▶ EXERCISE DIRECTIONS
All the data should come back exactly as it was given.

--- EXERCISE MATERIAL ---

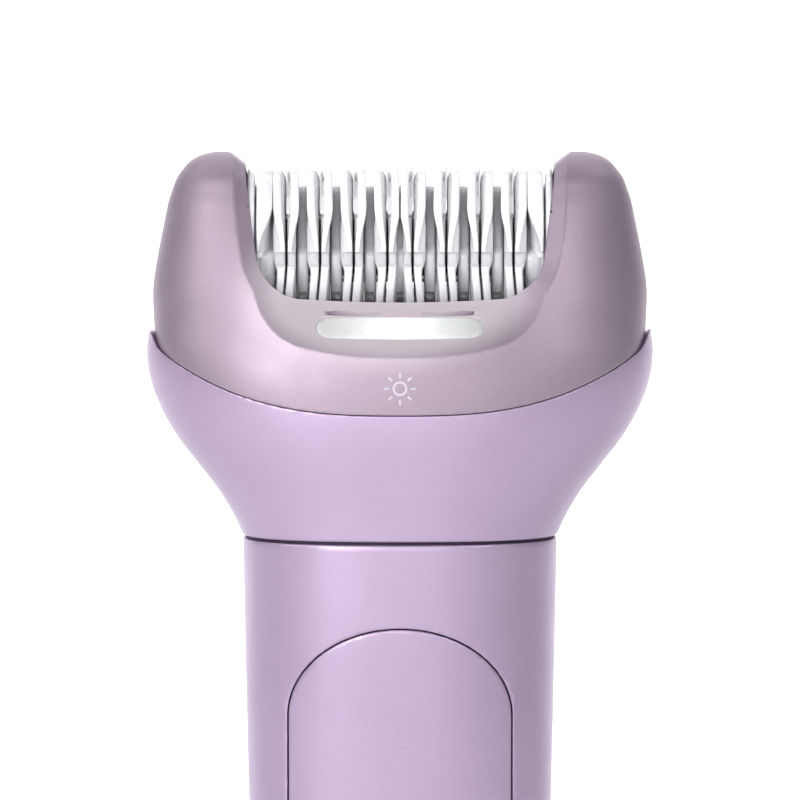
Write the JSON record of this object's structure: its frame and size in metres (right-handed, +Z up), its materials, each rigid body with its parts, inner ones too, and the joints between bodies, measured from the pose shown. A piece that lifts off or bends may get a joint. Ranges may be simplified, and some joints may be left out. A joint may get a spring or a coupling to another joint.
{
  "type": "epilator",
  "caption": "Cordless epilator: slim contoured handle with a lift-off head, a drum of ceramic tweezer discs between two horns, and a light below it.",
  "frame": {"origin": "centre of the flat base", "axes": "+Z up along the handle, -Y towards the front (the side with the power button and the light), +X to the right seen from the front"},
  "size_m": [0.0546, 0.0319, 0.168],
  "materials": {
    "mauve_shell": "satin pearl mauve moulding",
    "lilac_shell": "satin lilac moulding",
    "lilac_button": "satin lilac moulding",
    "trim_ring": "polished ring",
    "lens": "frosted light window",
    "icon_print": "pale inlay",
    "ceramic": "white ceramic",
    "core_grey": "grey moulding",
    "dark_plastic": "dark moulding",
    "grey_plastic": "grey moulding",
    "nylon": "natural nylon",
    "steel": "plain steel",
    "brass": "plain brass",
    "seal": "dark elastomer",
    "board": "circuit board",
    "cell": "cell sleeve",
    "led": "white lamp"
  },
  "bodies": {
    "handle": {"handle_front_shell": "lilac_shell", "handle_back_shell": "lilac_shell", "front_panel": "lilac_shell", "panel_gasket": "seal", "button_ring": "trim_ring", "status_lens": "lens", "status_led": "led", "circuit_board": "board", "tact_switch": "dark_plastic", "base_cap": "lilac_shell", "base_seal": "seal", "charging_socket": "dark_plastic", "socket_contacts": "brass", "inner_frame": "grey_plastic", "battery": "cell", "battery_tabs": "steel", "motor_can": "steel", "motor_end_cap": "dark_plastic", "motor_terminals": "brass", "motor_screws": "steel", "neck_collar": "dark_plastic", "neck_seal": "seal", "head_contacts": "brass", "casing_screws": "steel", "release_spring": "steel"},
    "motor_rotor": {"motor_shaft": "steel", "drive_dog": "brass"},
    "power_button": {"power_button": "lilac_button"},
    "release_button": {"release_button": "lilac_button"},
    "head": {"head_base": "lilac_shell", "head_frame": "mauve_shell", "light_lens": "lens", "light_leds": "led", "light_board": "board", "light_icon": "icon_print", "drum_cradle": "dark_plastic", "side_plates": "steel", "drum_axle": "steel", "gear_bracket": "grey_plastic", "head_pins": "steel", "head_screws": "steel", "contact_pads": "brass", "seam_gasket": "seal"},
    "drum": {"drum_core": "core_grey", "fixed_discs": "ceramic", "end_discs": "ceramic", "drum_gear": "nylon"},
    "pinch_left": {"pinch_discs_left": "ceramic", "pinch_plate_left": "steel"},
    "pinch_right": {"pinch_discs_right": "ceramic", "pinch_plate_right": "steel"},
    "input_shaft": {"input_coupler": "nylon", "input_pinion": "brass"},
    "crown": {"crown_gear": "nylon", "layshaft": "steel"},
    "idler": {"idler_gear": "nylon"},
    "roller_left": {"cam_roller_left": "steel"},
    "roller_right": {"cam_roller_right": "steel"}
  },
  "joints": [
    {"name": "head_release", "type": "slide", "parent": "handle", "child": "head", "axis": [0, 0, 1], "range_m": [0, 0.025]},
    {"name": "drum_spin", "type": "hinge", "parent": "head", "child": "drum", "pos_m": [0, 0, 0.1578], "axis": [1, 0, 0], "continuous": true},
    {"name": "pinch_left", "type": "slide", "parent": "drum", "child": "pinch_left", "axis": [1, 0, 0], "range_m": [0, 0.0002], "stiffness_N_per_m": 300},
    {"name": "pinch_right", "type": "slide", "parent": "drum", "child": "pinch_right", "axis": [-1, 0, 0], "range_m": [0, 0.0002]},
    {"name": "idler_spin", "type": "hinge", "parent": "head", "child": "idler", "pos_m": [0, 0, 0.147], "axis": [1, 0, 0], "continuous": true},
    {"name": "crown_spin", "type": "hinge", "parent": "head", "child": "crown", "pos_m": [0, 0, 0.1386], "axis": [1, 0, 0], "continuous": true},
    {"name": "input_spin", "type": "hinge", "parent": "head", "child": "input_shaft", "pos_m": [0, 0, 0.128], "axis": [0, 0, 1], "continuous": true},
    {"name": "motor_spin", "type": "hinge", "parent": "handle", "child": "motor_rotor", "pos_m": [0, 0, 0.12], "axis": [0, 0, 1], "continuous": true},
    {"name": "roller_left_spin", "type": "hinge", "parent": "head", "child": "roller_left", "pos_m": [-0.01825, 0, 0.1525], "axis": [0, 0, 1], "continuous": true},
    {"name": "roller_right_spin", "type": "hinge", "parent": "head", "child": "roller_right", "pos_m": [0.01825, 0, 0.1525], "axis": [0, 0, 1], "continuous": true},
    {"name": "power_press", "type": "slide", "parent": "handle", "child": "power_button", "axis": [0, 1, 0], "range_m": [0, 0.0006], "stiffness_N_per_m": 400},
    {"name": "release_press", "type": "slide", "parent": "handle", "child": "release_button", "axis": [0, -1, 0], "range_m": [0, 0.0012], "stiffness_N_per_m": 500, "deforming": ["release_spring"]}
  ],
  "couplings": [
    {"joint": "pinch_right", "follows": "pinch_left", "ratio": 1},
    {"joint": "idler_spin", "follows": "drum_spin", "ratio": -1.25},
    {"joint": "crown_spin", "follows": "drum_spin", "ratio": 1.6667},
    {"joint": "input_spin", "follows": "drum_spin", "ratio": 4},
    {"joint": "motor_spin", "follows": "drum_spin", "ratio": 4},
    {"joint": "roller_left_spin", "follows": "drum_spin", "ratio": 8.8333},
    {"joint": "roller_right_spin", "follows": "drum_spin", "ratio": -8.8333}
  ]
}
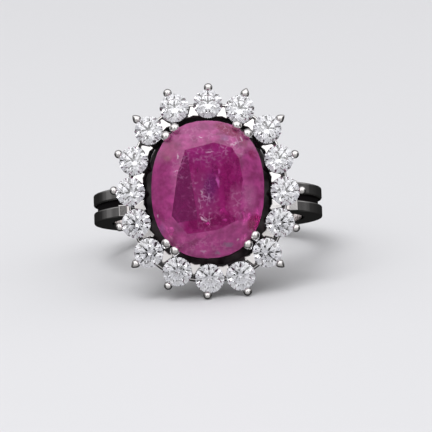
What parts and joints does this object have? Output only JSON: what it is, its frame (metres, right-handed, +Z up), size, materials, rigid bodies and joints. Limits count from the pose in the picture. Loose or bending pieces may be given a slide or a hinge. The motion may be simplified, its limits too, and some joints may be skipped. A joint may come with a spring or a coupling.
{
  "type": "ruby ring",
  "caption": "Cluster ring with a claw-set cushion ruby in a halo of round brilliants on a double-band white metal shank, lying on its side.",
  "frame": {"origin": "centre of the finger hole, on its axis at the middle of the shank's width", "axes": "+Z up from the surface the ring lies on; the head of the ring faces -Y and leans back about 19 degrees; +X to the right of a viewer who looks at the head; the ring stands on its lowest outer claw and the back edge of its shank"},
  "size_m": [0.0202, 0.0267, 0.0174],
  "materials": {
    "white_gold": "polished rhodium-plated white gold",
    "ruby": "polished, milky magenta red with fine inclusions",
    "diamond": "polished, colourless"
  },
  "bodies": {
    "root": {"ring_mount": "white_gold", "ruby": "ruby", "diamond_01": "diamond", "diamond_02": "diamond", "diamond_03": "diamond", "diamond_04": "diamond", "diamond_05": "diamond", "diamond_06": "diamond", "diamond_07": "diamond", "diamond_08": "diamond", "diamond_09": "diamond", "diamond_10": "diamond", "diamond_11": "diamond", "diamond_12": "diamond", "diamond_13": "diamond", "diamond_14": "diamond", "diamond_15": "diamond", "diamond_16": "diamond"}
  },
  "joints": []
}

---

▶ RESPONSE FOR THIS EXERCISE
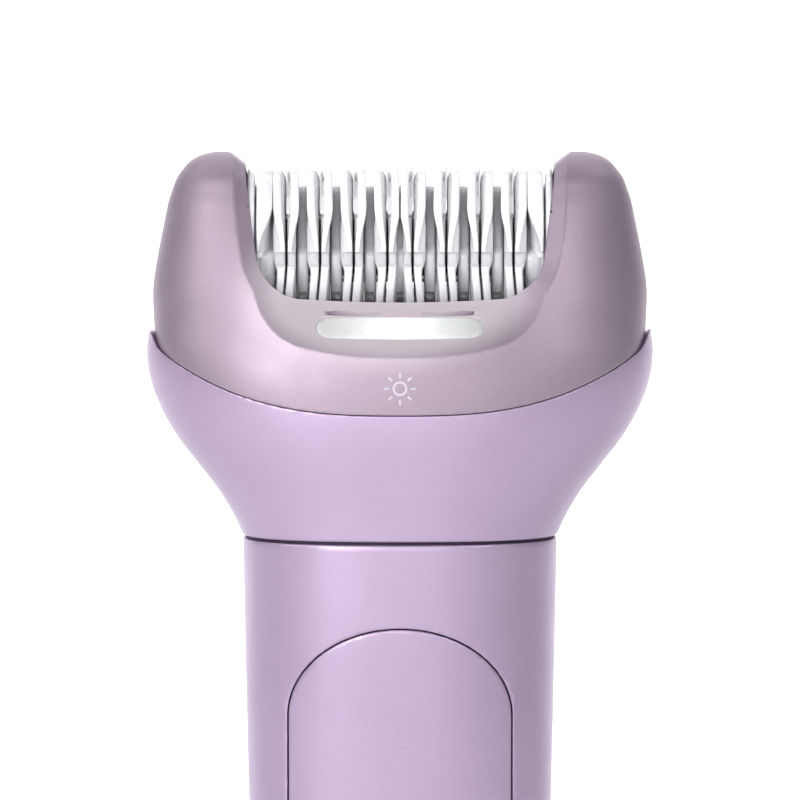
Write the JSON record of this object's structure: its frame and size in metres (right-handed, +Z up), its materials, each rigid body with its parts, inner ones too, and the joints between bodies, measured from the pose shown. A piece that lifts off or bends may get a joint. Ranges may be simplified, and some joints may be left out. A joint may get a spring or a coupling to another joint.
{
  "type": "epilator",
  "caption": "Cordless epilator: slim contoured handle with a lift-off head, a drum of ceramic tweezer discs between two horns, and a light below it.",
  "frame": {"origin": "centre of the flat base", "axes": "+Z up along the handle, -Y towards the front (the side with the power button and the light), +X to the right seen from the front"},
  "size_m": [0.0546, 0.0319, 0.168],
  "materials": {
    "mauve_shell": "satin pearl mauve moulding",
    "lilac_shell": "satin lilac moulding",
    "lilac_button": "satin lilac moulding",
    "trim_ring": "polished ring",
    "lens": "frosted light window",
    "icon_print": "pale inlay",
    "ceramic": "white ceramic",
    "core_grey": "grey moulding",
    "dark_plastic": "dark moulding",
    "grey_plastic": "grey moulding",
    "nylon": "natural nylon",
    "steel": "plain steel",
    "brass": "plain brass",
    "seal": "dark elastomer",
    "board": "circuit board",
    "cell": "cell sleeve",
    "led": "white lamp"
  },
  "bodies": {
    "handle": {"handle_front_shell": "lilac_shell", "handle_back_shell": "lilac_shell", "front_panel": "lilac_shell", "panel_gasket": "seal", "button_ring": "trim_ring", "status_lens": "lens", "status_led": "led", "circuit_board": "board", "tact_switch": "dark_plastic", "base_cap": "lilac_shell", "base_seal": "seal", "charging_socket": "dark_plastic", "socket_contacts": "brass", "inner_frame": "grey_plastic", "battery": "cell", "battery_tabs": "steel", "motor_can": "steel", "motor_end_cap": "dark_plastic", "motor_terminals": "brass", "motor_screws": "steel", "neck_collar": "dark_plastic", "neck_seal": "seal", "head_contacts": "brass", "casing_screws": "steel", "release_spring": "steel"},
    "motor_rotor": {"motor_shaft": "steel", "drive_dog": "brass"},
    "power_button": {"power_button": "lilac_button"},
    "release_button": {"release_button": "lilac_button"},
    "head": {"head_base": "lilac_shell", "head_frame": "mauve_shell", "light_lens": "lens", "light_leds": "led", "light_board": "board", "light_icon": "icon_print", "drum_cradle": "dark_plastic", "side_plates": "steel", "drum_axle": "steel", "gear_bracket": "grey_plastic", "head_pins": "steel", "head_screws": "steel", "contact_pads": "brass", "seam_gasket": "seal"},
    "drum": {"drum_core": "core_grey", "fixed_discs": "ceramic", "end_discs": "ceramic", "drum_gear": "nylon"},
    "pinch_left": {"pinch_discs_left": "ceramic", "pinch_plate_left": "steel"},
    "pinch_right": {"pinch_discs_right": "ceramic", "pinch_plate_right": "steel"},
    "input_shaft": {"input_coupler": "nylon", "input_pinion": "brass"},
    "crown": {"crown_gear": "nylon", "layshaft": "steel"},
    "idler": {"idler_gear": "nylon"},
    "roller_left": {"cam_roller_left": "steel"},
    "roller_right": {"cam_roller_right": "steel"}
  },
  "joints": [
    {"name": "head_release", "type": "slide", "parent": "handle", "child": "head", "axis": [0, 0, 1], "range_m": [0, 0.025]},
    {"name": "drum_spin", "type": "hinge", "parent": "head", "child": "drum", "pos_m": [0, 0, 0.1578], "axis": [1, 0, 0], "continuous": true},
    {"name": "pinch_left", "type": "slide", "parent": "drum", "child": "pinch_left", "axis": [1, 0, 0], "range_m": [0, 0.0002], "stiffness_N_per_m": 300},
    {"name": "pinch_right", "type": "slide", "parent": "drum", "child": "pinch_right", "axis": [-1, 0, 0], "range_m": [0, 0.0002]},
    {"name": "idler_spin", "type": "hinge", "parent": "head", "child": "idler", "pos_m": [0, 0, 0.147], "axis": [1, 0, 0], "continuous": true},
    {"name": "crown_spin", "type": "hinge", "parent": "head", "child": "crown", "pos_m": [0, 0, 0.1386], "axis": [1, 0, 0], "continuous": true},
    {"name": "input_spin", "type": "hinge", "parent": "head", "child": "input_shaft", "pos_m": [0, 0, 0.128], "axis": [0, 0, 1], "continuous": true},
    {"name": "motor_spin", "type": "hinge", "parent": "handle", "child": "motor_rotor", "pos_m": [0, 0, 0.12], "axis": [0, 0, 1], "continuous": true},
    {"name": "roller_left_spin", "type": "hinge", "parent": "head", "child": "roller_left", "pos_m": [-0.01825, 0, 0.1525], "axis": [0, 0, 1], "continuous": true},
    {"name": "roller_right_spin", "type": "hinge", "parent": "head", "child": "roller_right", "pos_m": [0.01825, 0, 0.1525], "axis": [0, 0, 1], "continuous": true},
    {"name": "power_press", "type": "slide", "parent": "handle", "child": "power_button", "axis": [0, 1, 0], "range_m": [0, 0.0006], "stiffness_N_per_m": 400},
    {"name": "release_press", "type": "slide", "parent": "handle", "child": "release_button", "axis": [0, -1, 0], "range_m": [0, 0.0012], "stiffness_N_per_m": 500, "deforming": ["release_spring"]}
  ],
  "couplings": [
    {"joint": "pinch_right", "follows": "pinch_left", "ratio": 1},
    {"joint": "idler_spin", "follows": "drum_spin", "ratio": -1.25},
    {"joint": "crown_spin", "follows": "drum_spin", "ratio": 1.6667},
    {"joint": "input_spin", "follows": "drum_spin", "ratio": 4},
    {"joint": "motor_spin", "follows": "drum_spin", "ratio": 4},
    {"joint": "roller_left_spin", "follows": "drum_spin", "ratio": 8.8333},
    {"joint": "roller_right_spin", "follows": "drum_spin", "ratio": -8.8333}
  ]
}
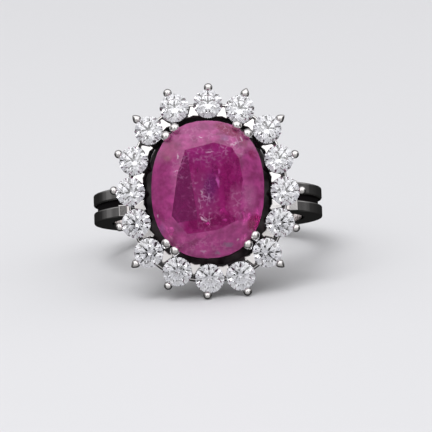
What parts and joints does this object have? Output only JSON: what it is, its frame (metres, right-handed, +Z up), size, materials, rigid bodies and joints. Limits count from the pose in the picture. Loose or bending pieces may be given a slide or a hinge. The motion may be simplified, its limits too, and some joints may be skipped. A joint may come with a spring or a coupling.
{
  "type": "ruby ring",
  "caption": "Cluster ring with a claw-set cushion ruby in a halo of round brilliants on a double-band white metal shank, lying on its side.",
  "frame": {"origin": "centre of the finger hole, on its axis at the middle of the shank's width", "axes": "+Z up from the surface the ring lies on; the head of the ring faces -Y and leans back about 19 degrees; +X to the right of a viewer who looks at the head; the ring stands on its lowest outer claw and the back edge of its shank"},
  "size_m": [0.0202, 0.0267, 0.0174],
  "materials": {
    "white_gold": "polished rhodium-plated white gold",
    "ruby": "polished, milky magenta red with fine inclusions",
    "diamond": "polished, colourless"
  },
  "bodies": {
    "root": {"ring_mount": "white_gold", "ruby": "ruby", "diamond_01": "diamond", "diamond_02": "diamond", "diamond_03": "diamond", "diamond_04": "diamond", "diamond_05": "diamond", "diamond_06": "diamond", "diamond_07": "diamond", "diamond_08": "diamond", "diamond_09": "diamond", "diamond_10": "diamond", "diamond_11": "diamond", "diamond_12": "diamond", "diamond_13": "diamond", "diamond_14": "diamond", "diamond_15": "diamond", "diamond_16": "diamond"}
  },
  "joints": []
}